Pior ainda: o discurso público do primeiro-ministro é de desvalorização deste caso. Além de afirmar o óbvio — que a justiça “deve funcionar” —, António Costa achou que a melhor coisa que poderia fazer no dia a seguir a este acontecimento grave era desconversar. Perante as perguntas dos jornalistas sobre mais uma saída do seu governo, afirmou, beatamente: “Sem querer diminuir o que preocupa muitos comentadores, eu sinceramente o que sinto que preocupa as pessoas são temas bastante diferentes.
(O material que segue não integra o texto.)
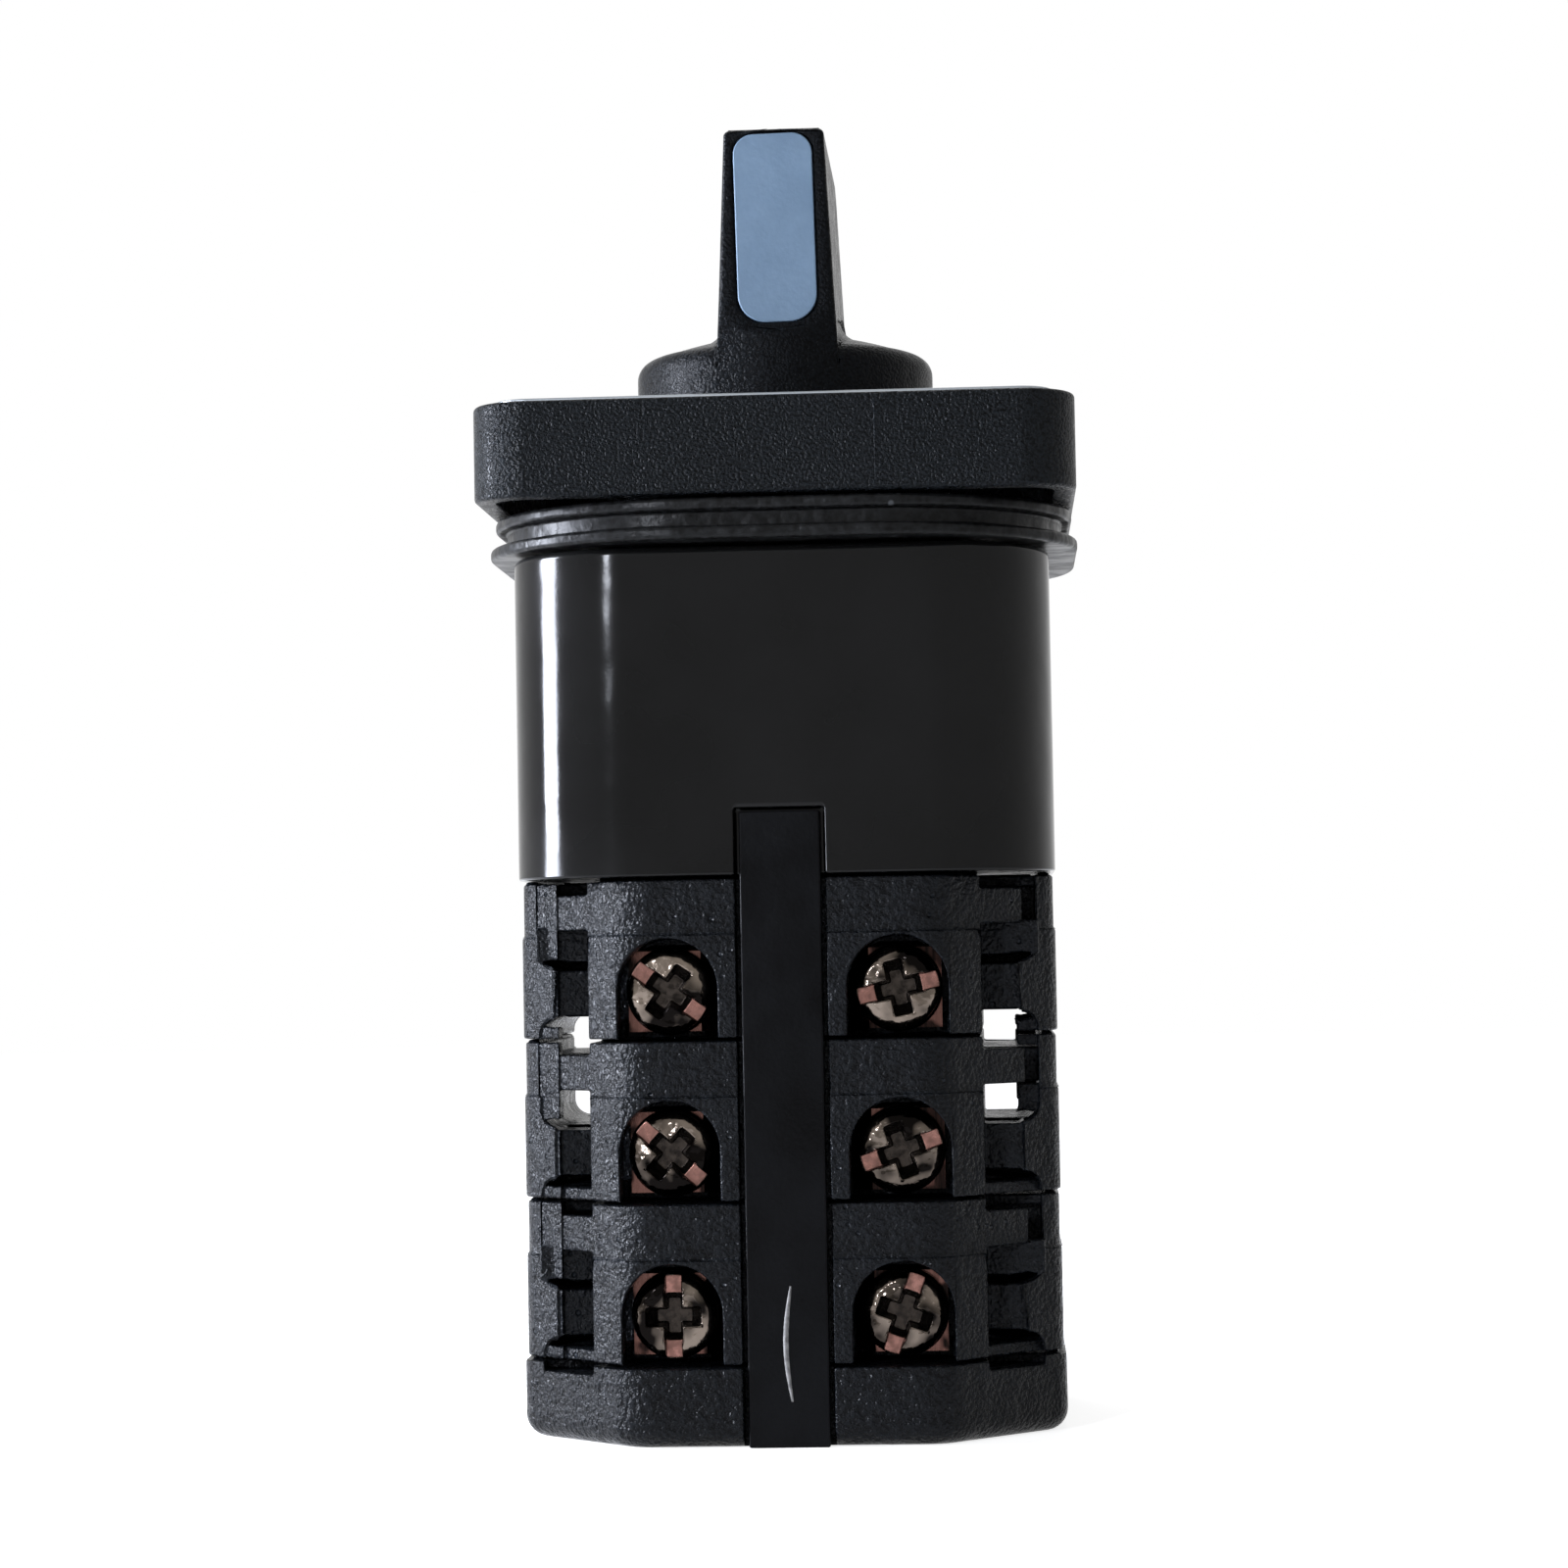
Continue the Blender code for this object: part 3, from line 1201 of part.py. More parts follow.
clear_scene()
PARTS = collection("cam_switch", bpy.context.scene.collection)
CUTTERS = collection("cutters", bpy.context.scene.collection, hidden=True)

if __name__ == "__main__":
    main()
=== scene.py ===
"""Dressed scene of a rotary cam switch with three contact decks, a sealed square front and a bar knob.

Sizes are in millimetres. A piece is drawn in millimetres and scaled to metres when it is finished.
"""

import json
import logging
import math
from collections.abc import Callable, Iterable, Sequence
from dataclasses import dataclass, field
from enum import Enum
from typing import ClassVar

import bmesh
import bpy
from mathutils import Matrix, Vector

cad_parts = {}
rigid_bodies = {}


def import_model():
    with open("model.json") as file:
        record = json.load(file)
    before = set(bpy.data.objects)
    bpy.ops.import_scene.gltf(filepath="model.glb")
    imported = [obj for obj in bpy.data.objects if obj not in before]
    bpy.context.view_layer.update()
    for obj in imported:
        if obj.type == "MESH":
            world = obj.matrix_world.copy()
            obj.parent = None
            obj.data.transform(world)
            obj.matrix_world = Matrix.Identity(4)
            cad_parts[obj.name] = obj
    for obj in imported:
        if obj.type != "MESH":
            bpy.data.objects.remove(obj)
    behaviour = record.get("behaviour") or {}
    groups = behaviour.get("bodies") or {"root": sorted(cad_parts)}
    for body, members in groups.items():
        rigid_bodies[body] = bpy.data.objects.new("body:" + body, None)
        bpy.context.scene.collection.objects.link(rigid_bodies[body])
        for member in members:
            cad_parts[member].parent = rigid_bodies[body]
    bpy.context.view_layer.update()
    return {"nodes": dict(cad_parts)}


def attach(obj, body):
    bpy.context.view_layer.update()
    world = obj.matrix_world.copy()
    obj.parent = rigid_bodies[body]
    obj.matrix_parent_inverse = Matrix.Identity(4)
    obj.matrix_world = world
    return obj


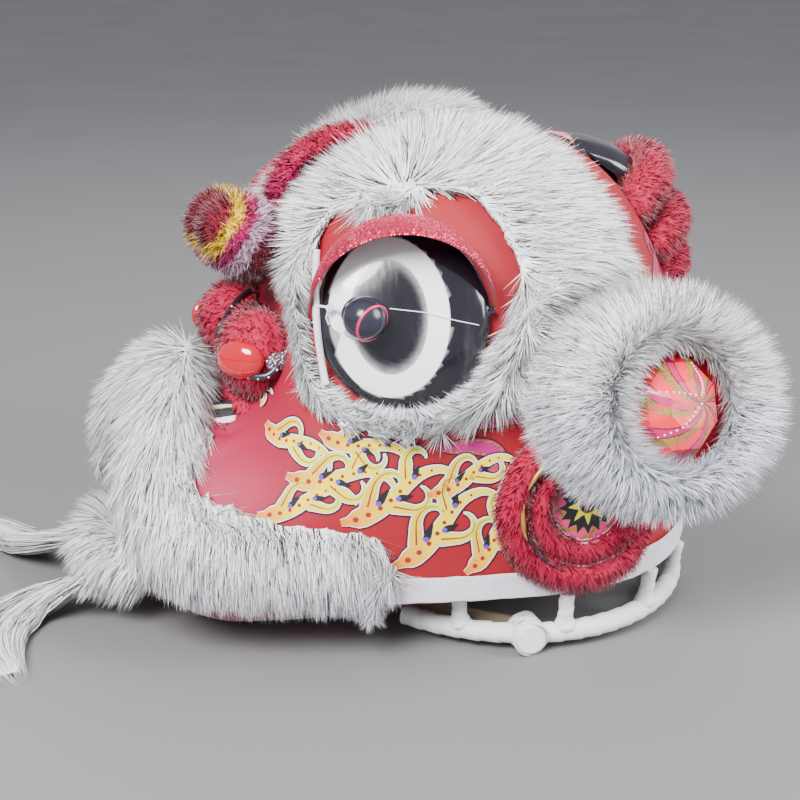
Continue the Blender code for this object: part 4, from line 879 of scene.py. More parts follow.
class Chart:
    """Places on the shell by how far round the head they lie and how high."""

    AXIS = Vector((0.0, 0.190, 0.0))

    def __init__(self, head: Head) -> None:
        """Reads the shell's form."""
        self.tree = head.shell_tree

    def place(self, turn_deg: float, height: float) -> Vector:
        """The outer point at an angle from the front, round to the left, and a height."""
        turn = math.radians(turn_deg)
        out = Vector((math.sin(turn), -math.cos(turn), 0.0))
        origin = Vector((self.AXIS.x, self.AXIS.y, height))
        hit, _, _, _ = self.tree.ray_cast(origin + out * 0.9, -out)
        return hit if hit is not None else origin + out * 0.24

    def walk(self, turn_deg: float, height: float, rows: Array) -> Array:
        """Lays flat sizes, back and up from a place, onto the shell."""
        start = self.place(turn_deg, height)
        radius = max(0.15, (start - Vector((0.0, self.AXIS.y, height))).length)
        return np.array([
            self.place(turn_deg + math.degrees(u / radius), height + v) for u, v in rows
        ])


def wander(heading_deg: float, length: float, bends: Sequence[float], steps: int = 14) -> Array:
    """A flat path that turns as it goes.

    Args:
        heading_deg: where it starts to, from straight back towards straight up.
        length: its length in metres.
        bends: how far it has turned, in degrees, at even shares of its length.
        steps: how many legs it has.

    Returns:
        Its points from zero, back and up.
    """
    shares = np.linspace(0, 1, steps)
    turned = np.interp(shares, np.linspace(0, 1, len(bends)), bends)
    angles = np.radians(heading_deg + turned)
    legs = np.column_stack([np.cos(angles), np.sin(angles)]) * length / steps
    return np.vstack([[0.0, 0.0], np.cumsum(legs, axis=0)])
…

Ando na rua e ouço o que as pessoas dizem e tem muito pouco a ver com esses assuntos”.

É uma posição surpreendente. Naturalmente, Marco Capitão Ferreira terá o direito a defender-se e ninguém sabe como acabará este processo. Mas aquilo que sabemos neste momento e que é impossível de ignorar é que um governante foi constituído arguido por suspeitas de corrupção. Sendo público que um ex-líder do PS que o partido levou ao cargo de primeiro-ministro foi investigado por corrupção e está ainda acusado de branqueamento de capitais e falsificação de documentos, isso devia ser suficiente para que António Costa entendesse ser sua obrigação passar à sociedade a mensagem de que leva muito a sério a prevenção e o combate à corrupção.

Mas a mensagem de António Costa é outra, totalmente diferente. O Mecanismo Nacional Anticorrupção não tem sistema informático, a Entidade para a Transparência não tem água nem luz e o governo, como se vê, não tem vergonha — não tem vergonha de ver um dos seus membros a sair apressadamente de funções porque a Justiça lhe entrou em casa às primeiras horas da manhã. Perceberam a mensagem?